Here is Jack at his 80th at our friday breakfast at the 59 Diner.
We watched each other’s work change and wondered what is he doing? Where is he going with this? The answer is personal amusement…to try it another way…do not repeat ..He ran afoul of the art world and never understood. I too. The art world of galleries is a commercial unforgiving place. When you are hot they love you, but change and the door is closed. The galleries left Jack or he left them on his personal quest. Of course his work got better and then got even better. The galleries paid no attention. When young, fame and fortune are the goal; when old, the making, the changing, the extending of your vision drives us. Most of my generation of artists in Houston are doing their best work with no commercial outlet. We are poor hustlers, smootchers. The last gallery the professor was with told him to leave because a newspaper article about him did not mention the the gallery. Art is a old persons game. I tell my stuents that until they do 100 they know nothing. It is very serious play. It is totally selfish. You give your life to it and sacrifice everything in order to do it. Jack did it with a smile and a shrug and always the greeting “Cheers”.

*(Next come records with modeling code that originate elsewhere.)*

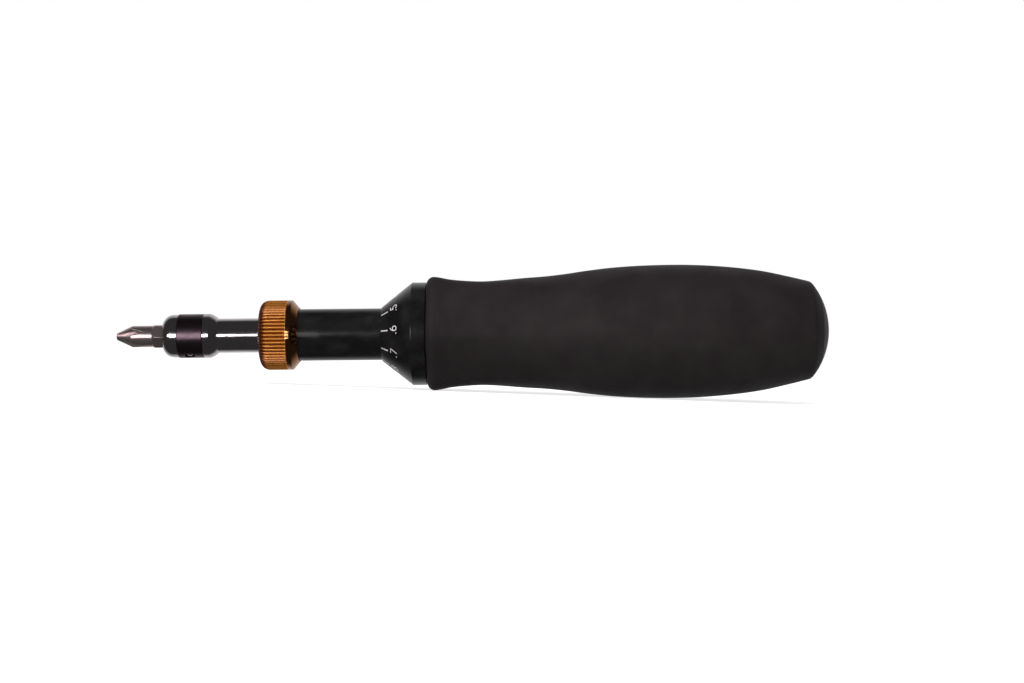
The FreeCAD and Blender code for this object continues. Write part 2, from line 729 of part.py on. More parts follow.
NODES = {
    "phillips_bit": phillips_bit,
    "output_shaft": output_shaft,
    "retaining_band": retaining_band,
    "retaining_ball": retaining_ball,
    "lock_ring": lock_ring,
    "lock_rollers": lock_rollers,
    "nose_circlip": nose_circlip,
    "barrel": barrel,
    "slide_washer": slide_washer,
    "guide_tube": guide_tube,
    "front_bush": lambda: bush(guide_front),
    "rear_bush": lambda: bush(flange_front - BUSH_LENGTH),
    "thrust_washer": thrust_washer,
    "thrust_cage": thrust_cage,
    "thrust_balls": thrust_balls,
    "cam_disc": cam_disc,
    "cam_pin": cam_pin,
    "clutch_plate": clutch_plate,
    "clutch_balls": clutch_balls,
    "main_spring": main_spring,
    "spring_seat": spring_seat,
    "seat_ball": seat_ball,
    "calibration_screw": calibration_screw,
    "rear_plug": rear_plug,
    "lock_nut": lock_nut,
    "handle_core": handle_core,
    "setting_nut": setting_nut,
    "scale_thimble": scale_thimble,
    "grip": grip,
    "end_cap": end_cap,
}

os.makedirs("parts", exist_ok=True)
for node, build in NODES.items():
    solid = build()
    solid.exportStep("parts/" + node + ".step")
    box = solid.BoundBox
    print(f"{node:18s} {len(solid.Solids)} solids {solid.Volume:9.1f} mm3 "
          f"x {box.XMin:7.2f} {box.XMax:7.2f}  valid {solid.isValid()}")
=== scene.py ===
"""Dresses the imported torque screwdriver: its finishes, engraved scales, rubber grip and studio.

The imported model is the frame. Its turned and ground pieces keep their shapes and get their
finishes here. The knurled ring and the rubber grip are built again as finer meshes, and the
paint-filled scales are added to the cone and the barrel.

Lengths are metres. +X runs along the tool from the bit towards the handle's end, and +Z is up.
Turns round the tool count in radians from -Y, the near side, towards -Z.
"""

import json
import logging
import math
from collections.abc import Callable, Sequence
from dataclasses import dataclass, field
from enum import Enum

import bmesh
import bpy
from mathutils import Matrix, Vector

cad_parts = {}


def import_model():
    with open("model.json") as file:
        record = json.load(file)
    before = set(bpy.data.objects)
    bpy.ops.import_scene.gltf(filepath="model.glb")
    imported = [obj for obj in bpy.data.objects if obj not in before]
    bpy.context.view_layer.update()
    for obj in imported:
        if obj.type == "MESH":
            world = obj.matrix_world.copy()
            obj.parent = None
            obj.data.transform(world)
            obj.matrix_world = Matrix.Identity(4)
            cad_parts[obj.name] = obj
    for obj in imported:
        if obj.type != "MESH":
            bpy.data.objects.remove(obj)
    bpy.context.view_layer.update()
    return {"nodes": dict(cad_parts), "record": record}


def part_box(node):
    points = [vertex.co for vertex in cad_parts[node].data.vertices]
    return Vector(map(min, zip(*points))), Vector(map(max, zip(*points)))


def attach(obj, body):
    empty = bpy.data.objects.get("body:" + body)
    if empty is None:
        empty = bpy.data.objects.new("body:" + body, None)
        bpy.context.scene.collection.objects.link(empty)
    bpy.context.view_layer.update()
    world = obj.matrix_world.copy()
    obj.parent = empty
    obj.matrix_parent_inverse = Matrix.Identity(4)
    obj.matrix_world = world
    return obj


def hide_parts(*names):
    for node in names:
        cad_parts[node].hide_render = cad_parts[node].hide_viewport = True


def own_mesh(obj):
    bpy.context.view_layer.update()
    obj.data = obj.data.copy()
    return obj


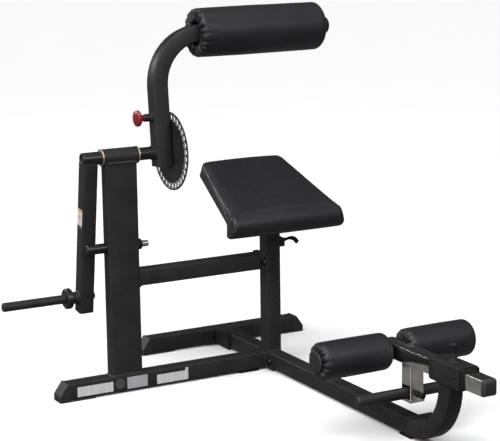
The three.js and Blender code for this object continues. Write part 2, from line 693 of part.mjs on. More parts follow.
function buildLegUpright() {
  const back = BEAM_FRONT - GAP;
  const flange = legFlange(back - PLATE, back).translate(0, 0, TUBE_MID);
  add('leg_upright', join(sweptTube(TUBE, WALL, legStations()), flange), POWDER);
}

// The sleeve that the slide tube runs in, with a plastic bush in each end.
function buildSleeve() {
  const { outer, wall, rear, front, z } = SLEEVE;
  const sleeve = squareTube(outer, outer, wall, front, rear, 'y', 5);
  const pinHole = rod(LEG_PIN.r + 1, 0, outer, 'z', 12).translate(0, LEG_PIN.y, 0);
  add('slide_sleeve', cut(sleeve, pinHole), POWDER, [0, 0, z]);

  const fill = outer - 2 * wall - 2 * GAP;
  const lip = outer - 4;
  const size = SLIDE.size + 2 * GAP;
  const bore = prism(roundRect(size, size, 4), [], -50, 50, 'y').translate(0, 0, SLIDE.z - z);
  const bush = (from, to) => cut(join(
    prism(roundRect(fill, fill, 3.5), [], Math.min(from, 0), Math.max(from, 0), 'y'),
    prism(roundRect(lip, lip, 4), [], Math.min(to, 0), Math.max(to, 0), 'y'),
  ), bore);
  add('sleeve_bush_front', bush(32, -9), PLASTIC, [0, front - GAP, z]);
  add('sleeve_bush_rear', bush(-32, 5), PLASTIC, [0, rear + GAP, z]);
}

// The spring pin that holds the slide tube in the sleeve.
function buildLegPin() {
  const { y, r, top } = LEG_PIN;
  const face = SLEEVE.z + SLEEVE.outer / 2;
  const barrel = ringProfile([
    [r + 0.6, GAP], [14, GAP], [14, 5], [9, 7], [8, 12], [8, 24], [r + 0.6, 24],
  ]);
  add('leg_pin_barrel', turned(barrel, 'z', 20), POWDER, [0, y, face]);
  const tip = SLIDE.z + SLIDE.size / 2 + 0.6 - face;
  add('leg_pin', turned([[0, tip], [r, tip], [r, top], [0, top]], 'z', 12), ZINC, [0, y, face]);
  const bore = r + GAP;
  const knob = turned([
    [0, top + GAP], [bore, top + GAP], [bore, 25], [10, 25], [11, 28], [11, top - 6],
    [13, top - 4], [13, top + 1], [10, top + 5], [0, top + 5],
  ], 'z', 20);
  add('leg_pin_knob', knob, PLASTIC, [0, y, face]);
}

function buildSlide() {
  const { size, wall, rear, front, pitch } = SLIDE;
  const tube = squareTube(size, size, wall, front, rear, 'y', 4);
  const axleHole = rod(CALF.axle + GAP, -40, 40, 'x', 20).translate(0, CALF.y, CALF.z - SLIDE.z);
  const pinHoles = [];
  for (let step = -3; step <= 2; step += 1) {
    const hole = rod(LEG_PIN.r + 0.8, 0, size, 'z', 10);
    pinHoles.push(hole.translate(0, LEG_PIN.y + step * pitch, 0));
  }
  add('slide_tube', cut(tube, axleHole, ...pinHoles), CHROME, [0, 0, SLIDE.z]);
  add('slide_cap', slideCap(), PLASTIC, [0, front - GAP, SLIDE.z]);
}

// The plug in the slide tube's front end, whose edges are rounded in steps.
function slideCap() {
  const { size, wall } = SLIDE;
  const { depth, round } = SLIDE_CAP;
  const inside = size - 2 * wall - 2 * GAP;
  const steps = 4;
  const layers = [prism(roundRect(inside, inside, 2), [], -1, 20, 'y')];
  for (let i = 0; i < steps; i += 1) {
    const angle = (Math.PI / 2) * ((i + 0.5) / steps);
    const width = size - 2 * round * (1 - Math.cos(angle));
    const front = -(depth - round) - round * Math.sin((Math.PI / 2) * ((i + 1) / steps));
    layers.push(prism(roundRect(width, width, 5), [], front, 0, 'y'));
  }
  return join(...layers);
}

// The plates under the slide tube that carry the foot bar.
function buildFootBracket() {
  const { y, width, depth, bottom, plate, wall, notch } = BRACKET;
  const top = SLIDE.z - SLIDE.size / 2 - GAP;
  const column = squareTube(width, depth, wall, bottom, top, 'z', 3);
  const between = depth / 2 - wall;
  const sides = box(-width, width, -between, between, bottom - 1, notch);
  const base = box(-width / 2 - 1, width / 2 + 1, -depth / 2 - 2, depth / 2 + 2, bottom, bottom + plate);
  const boltHole = rod(5 + GAP, -depth, 0, 'y', 12).translate(0, 0, FOOT_BAR.z);
  add('foot_bracket', cut(join(cut(column, sides), base), boltHole), CHROME, [0, y, 0]);
}

function buildFootBar() {
  const { r, wall, half, z } = FOOT_BAR;
  const at = [0, BRACKET.y, z];
  add('foot_bar', pipe(r, r - wall, -half, half, 'x'), POWDER, at);
  const near = -r - GAP;
  const face = -BRACKET.depth / 2;
  const bolt = turned([
    [0, near], [5, near], [5, face - GAP], [9, face - GAP], [9, face - 7], [5.5, face - 9],
    [5.5, face - 15], [8.5, face - 16], [8.5, face - 29], [7, face - 31], [0, face - 31],
  ], 'y', 16);
  add('foot_bar_bolt', bolt, PLASTIC, at);
}

function buildCalfRollers() {
  const { y, z, r, inner, outer, disc, axle, core } = CALF;
  const at = [0, y, z];
  const end = outer + 3;
  const rodProfile = [
    [0, -end], [axle - 1, -end], [axle, 1 - end], [axle, end - 1], [axle - 1, end], [0, end],
  ];
  add('roller_axle', turned(rodProfile, 'x', 20), ZINC, at);
  const spool = ringProfile([
    [axle + 0.5, inner], [disc, inner], [disc, inner + 3], [core, inner + 3], [core, outer - 3],
    [disc, outer - 3], [disc, outer], [axle + 0.5, outer],
  ]);
  const foam = ringProfile([
    [core + GAP, inner + 4], [core + GAP, outer - 4], [r - 10, outer - 4], [r - 2, outer - 9],
    [r, outer - 20], [r, inner + 20], [r - 2, inner + 9], [r - 10, inner + 4],
  ]);
  [['left', Math.PI], ['right', 0]].forEach(([side, turn]) => {
    add(`calf_spool_${side}`, turned(spool, 'x', 24).rotateZ(turn), PLASTIC, at);
    add(`calf_roller_${side}`, turned(foam, 'x', 24).rotateZ(turn), VINYL, at);
  });
}

// ---------------------------------------------------------------- assembly

function buildFrame() {
  buildRearFoot();
  buildFrontFoot();
  buildBeam();
  buildRearBracket();
  buildUpright();
  buildBushings();
  buildStop();
  buildCrossbar();
}

function buildSeat() {
  buildSeatPost();
  buildSeatCollar();
  buildLeverBracket();
  buildSeatLever();
  buildSeatPad();
  buildInnerPost();
}

function buildLever() {
  buildAxle();
  const weightSide = tiltedGroup([WEIGHT_ARM.x, 0, PIVOT_Z], WEIGHT_ARM.tilt);
  buildWeightArm(weightSide);
  buildWeightPost(weightSide);
  buildSelectorDisc();
  const rollerSide = tiltedGroup([ARM_X, 0, PIVOT_Z], ARM_TILT);
  buildRollerArm(rollerSide);
  buildArmPin(rollerSide);
  buildUpperRoller(rollerSide);
}

function buildLegHolder() {
  buildLegUpright();
  buildSleeve();
  buildLegPin();
  buildSlide();
  buildFootBracket();
  buildFootBar();
  buildCalfRollers();
}

buildFrame();
buildSeat();
buildLever();
buildLegHolder();

const bounds = new THREE.Box3().setFromObject(model);
const centre = bounds.getCenter(new THREE.Vector3());
model.position.set(-centre.x, -centre.y, -bounds.min.z);

export default model;
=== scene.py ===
"""Visual model of a plate-loaded roman chair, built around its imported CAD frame.

Sizes below are millimetres in the machine's own frame: x = 0 is the middle of the main beam,
y = 0 the plane of the pivot, z = 0 the floor. place() turns them into the row frame's metres.
"""

import json
import math
import random

import bmesh
import bpy
from mathutils import Matrix, Vector, noise
from mathutils.bvhtree import BVHTree


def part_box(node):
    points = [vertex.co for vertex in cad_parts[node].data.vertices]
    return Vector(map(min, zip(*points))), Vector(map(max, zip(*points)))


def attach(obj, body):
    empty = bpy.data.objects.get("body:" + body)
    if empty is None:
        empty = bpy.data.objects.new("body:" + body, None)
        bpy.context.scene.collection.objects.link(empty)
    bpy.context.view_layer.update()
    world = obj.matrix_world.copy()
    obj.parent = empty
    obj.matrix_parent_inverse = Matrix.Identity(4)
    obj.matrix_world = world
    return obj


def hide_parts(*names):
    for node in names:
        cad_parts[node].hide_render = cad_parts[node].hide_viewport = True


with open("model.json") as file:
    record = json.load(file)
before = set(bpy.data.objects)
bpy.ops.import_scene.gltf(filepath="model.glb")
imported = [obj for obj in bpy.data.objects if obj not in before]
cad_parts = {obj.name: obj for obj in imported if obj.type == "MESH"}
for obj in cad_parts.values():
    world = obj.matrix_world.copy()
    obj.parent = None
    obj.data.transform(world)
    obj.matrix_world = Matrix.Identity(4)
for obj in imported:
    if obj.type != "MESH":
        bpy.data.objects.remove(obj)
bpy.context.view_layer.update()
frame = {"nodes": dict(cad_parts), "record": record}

# ---------------------------------------------------------------- the machine's frame

MM = 0.001
REAR_LOW, REAR_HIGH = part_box("rear_foot")
REAR_FOOT_Y = 337
ORIGIN = Vector((
    (REAR_LOW.x + REAR_HIGH.x) / 2,
    (REAR_LOW.y + REAR_HIGH.y) / 2 - REAR_FOOT_Y * MM,
    0,
))

TUBE_TOP = 55
TUBE_MID = 30
PIVOT_Z = 718
WEIGHT_ARM_X = -602.5
WEIGHT_ARM_TILT = 8.6
ARM_X = -366
ARM_TILT = -5
SEAT_Y, SEAT_Z, SEAT_TILT = 36, 581, 23
CALF_Y, CALF_Z = -701, 223
CROSSBAR_Z = 347.5
FOOT_BAR_Y, FOOT_BAR_Z, FOOT_BAR_HALF = -793.5, 124.2, 179
ROLLER_UP = 346             # pivot to the upper roller's axis, along the roller arm
DISC_HOLES, DISC_CIRCLE = 32, 105


def place(x, y, z):
    return ORIGIN + Vector((x, y, z)) * MM


def machine(x=0, y=0, z=0, tilt=0):
    """Local millimetres to the row frame, for a member that stands at a point and leans about X."""
    lean = Matrix.Rotation(math.radians(tilt), 4, "X")
    return Matrix.Translation(place(x, y, z)) @ lean @ Matrix.Scale(MM, 4)


FLAT = machine()
WEIGHT_ARM = machine(WEIGHT_ARM_X, 0, PIVOT_Z, WEIGHT_ARM_TILT)
ROLLER_ARM = machine(ARM_X, 0, PIVOT_Z, ARM_TILT)
SEAT = machine(0, SEAT_Y, SEAT_Z, SEAT_TILT)

# ---------------------------------------------------------------- shaders


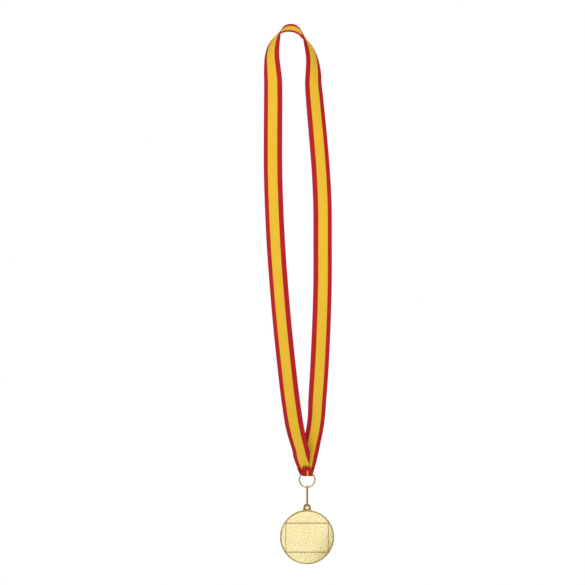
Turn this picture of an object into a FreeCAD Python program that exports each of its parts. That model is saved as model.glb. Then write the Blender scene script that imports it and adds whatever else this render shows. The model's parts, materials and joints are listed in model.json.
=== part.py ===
"""Neck medal: a cast disc on a link and a jump ring, hung from a striped woven ribbon.

Millimetres. +Z is up and the medal hangs straight down. -Y is the front, which carries the
engraving panel. The origin is inside the top of the ribbon loop, where a neck or a hook holds it.
"""
import FreeCAD, Part
import math
import os

V = FreeCAD.Vector

# Ribbon: one woven strip, cut about 0.88 m long, with both ends sewn back round the ring.
RIBBON_WIDTH = 17.2
RIBBON_THICK = 0.35
PLY_PITCH = 0.45            # from one layer to the next where the layers lie together
FOLD_WIDTH = 9.4            # width of the pleated strip where it passes through the ring
STITCH_Z = -406.2           # row of stitches that closes the eye round the ring
TAIL_END_Z = -405.2         # cut ends of the ribbon, just above the stitches

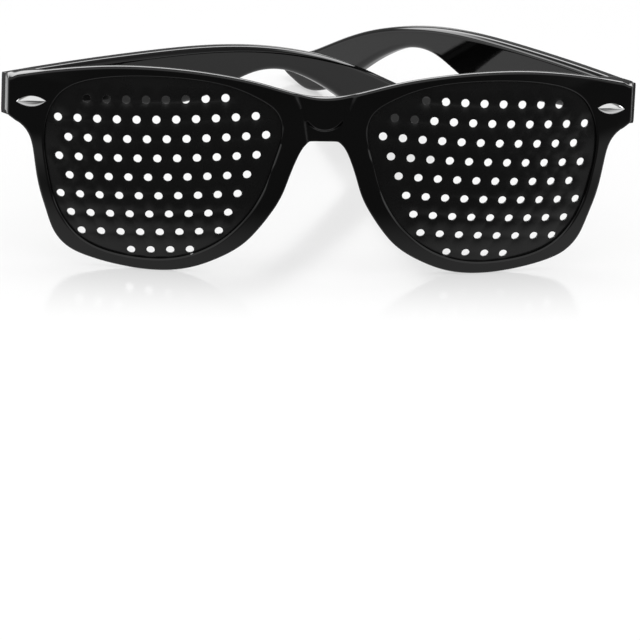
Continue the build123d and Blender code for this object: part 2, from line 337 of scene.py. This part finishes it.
# a coarse outline made even and smooth, its true corners eased with a small arc
def evenOutline(points, spacing, corner, cutAt):
    count = len(points)
    most, arc = meshing["cutShare"], meshing["arcSteps"]
    following = points[1:] + points[:1]
    gap = [(q - p).length for p, q in zip(points, following)]
    sharp = [turned(points[i - 1], points[i], following[i]) > radians(corner) for i in range(count)]
    out = []
    for i in range(count):
        j = (i + 1) % count
        p, q = points[i], points[j]
        before = p * 2 - q if sharp[i] else points[i - 1]
        after = q * 2 - p if sharp[j] else points[(i + 2) % count]
        length = gap[i]
        cut = min(cutAt(p), most * gap[i - 1], most * length)
        nextCut = min(cutAt(q), most * length, most * gap[j])
        low = cut / length if sharp[i] else 0
        high = 1 - nextCut / length if sharp[j] else 1
        if sharp[i]:
            start = p + (points[i - 1] - p).normalized() * cut
            end = p + (q - p).normalized() * cut
            for step in range(1, arc):
                t = step / arc
                out.append(start * (1 - t) ** 2 + p * (2 * t * (1 - t)) + end * t ** 2)
        steps = max(1, round(length * (high - low) / spacing))
        for step in range(steps + (1 if sharp[j] else 0)):
            t = low + (high - low) * step / steps
            out.append(0.5 * (2 * p + (q - before) * t + (2 * before - 5 * p + 4 * q - after) * t ** 2
                              + (3 * p - before - 3 * q + after) * t ** 3))
    return out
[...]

And you gallery folk should be ashamed not to have sought him out and others like him . Our thanks to Bill Reeves as the exception.
I was born in 1938 in Oak Park, Illilois. I have been an artist and teacher since 1959.
I received a B.F.A. Degree from Illinois Wesleyan University in 1960 and
a M.F.A. Degree from the University of Arkansas in 1963.
Washington University, St. Louis, Missouri 1963-1967
Rice University, Houston, Texas
University of St.Thomas, Houston, Texas 1969-1982
Lonestar College Tomball, Tomball, Texas 1992-present.